What Type of Line is Best for Jigs?
One of our final points about properly selecting and working a jig is pairing the correct line type. This is largely personal preference that you will develop over time, but braided line, fluorocarbon line, or a combination of the two is usually preferred. It's best to avoid mono line, as it floats, has lower tensile strength, and also lower sensitivity. For more information on the general pros and cons of different line types, please click here.
As for the braided and fluorocarbon line, either can be good. Fluorocarbon is quite strong against abrasion, so can be good around rocks and wood. It also sinks the best out of all the line types and has a very high sensitivity, so it can be great in deep water. On the other hand, braided line is nice because it is more manageable, and while it may not sink quite as well as fluoro line, it still provides a high sensitivity and tensile strength.

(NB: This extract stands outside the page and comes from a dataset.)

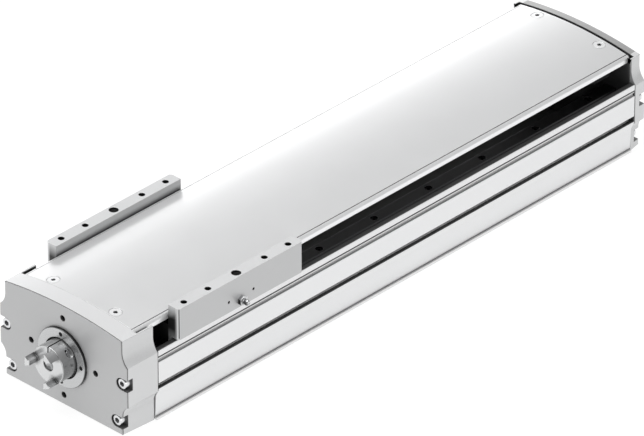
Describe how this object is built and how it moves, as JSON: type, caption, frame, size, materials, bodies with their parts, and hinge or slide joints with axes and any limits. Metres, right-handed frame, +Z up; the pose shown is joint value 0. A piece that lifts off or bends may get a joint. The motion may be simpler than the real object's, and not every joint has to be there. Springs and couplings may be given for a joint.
{
  "type": "ball screw linear axis",
  "caption": "Ball screw linear axis: an arched cover over an aluminium profile, with a slide whose two arms travel in side gaps, driven through a jaw coupling.",
  "frame": {"origin": "middle of the profile's flat underside", "axes": "+X from the drive end to the far end, along the travel; +Z up, square to the underside"},
  "size_m": [0.716, 0.1868, 0.109],
  "materials": {
    "profile": "natural anodised",
    "cover": "natural anodised",
    "end_caps": "blasted casting",
    "seam_plates": "matte",
    "slide": "milled, anodised",
    "screws": "zinc plated",
    "coupling": "turned",
    "spindle": "ground",
    "bearings": "polished",
    "guides": "ground",
    "guide_seals": "matte",
    "buffers": "matte"
  },
  "bodies": {
    "frame": {"profile": "profile", "cover": "cover", "drive_end_cap": "end_caps", "far_end_cap": "end_caps", "pilot_collar": "end_caps", "drive_seam_plate": "seam_plates", "far_seam_plate": "seam_plates", "far_bearing_block": "slide", "cover_screws": "screws", "drive_cap_screws": "screws", "far_cap_screws": "screws", "collar_screws": "screws", "retainer_screws": "screws", "far_block_screws": "screws", "rail_screws_left": "screws", "rail_screws_right": "screws", "bearing_retainer": "screws", "drive_bearing_outer_rings": "bearings", "drive_bearing_balls": "bearings", "far_bearing_outer_ring": "bearings", "far_bearing_balls": "bearings", "guide_rail_left": "guides", "guide_rail_right": "guides", "shaft_seal": "guide_seals", "drive_buffers": "buffers", "far_buffers": "buffers"},
    "carriage": {"slide": "slide", "grease_nipple_left": "screws", "grease_nipple_right": "screws", "guide_blocks": "guides", "guide_end_seals": "guide_seals", "guide_block_screws": "screws", "nut_bracket": "slide", "nut_bracket_screws": "screws", "ball_nut": "spindle", "nut_screws": "screws"},
    "spindle": {"spindle": "spindle", "drive_bearing_inner_rings": "bearings", "bearing_lock_nut": "screws", "far_bearing_inner_ring": "bearings", "far_snap_ring": "screws", "coupling_hub": "coupling", "clamp_screw": "screws"}
  },
  "joints": [
    {"name": "carriage_slide", "type": "slide", "parent": "frame", "child": "carriage", "axis": [1, 0, 0], "range_m": [-0.012, 0.412]},
    {"name": "spindle_spin", "type": "hinge", "parent": "frame", "child": "spindle", "pos_m": [0, 0, 0.052], "axis": [-1, 0, 0], "range_deg": [-220, 7420]}
  ],
  "couplings": [
    {"joint": "spindle_spin", "follows": "carriage_slide", "rad_per_m": 314.16}
  ]
}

As a compromise, many anglers choose to use a braided line with a few feet of fluorocarbon leader. This can help achieve the required depth without losing sensitivity or strength. We would suggest using strong line as there's a good chance you will be working through some thick cover and getting snagged up every now and then. A common selection in this case is 50 lb-test braided line, 20 lb-test fluoro line, or a combination of the two (fluoro as the leader).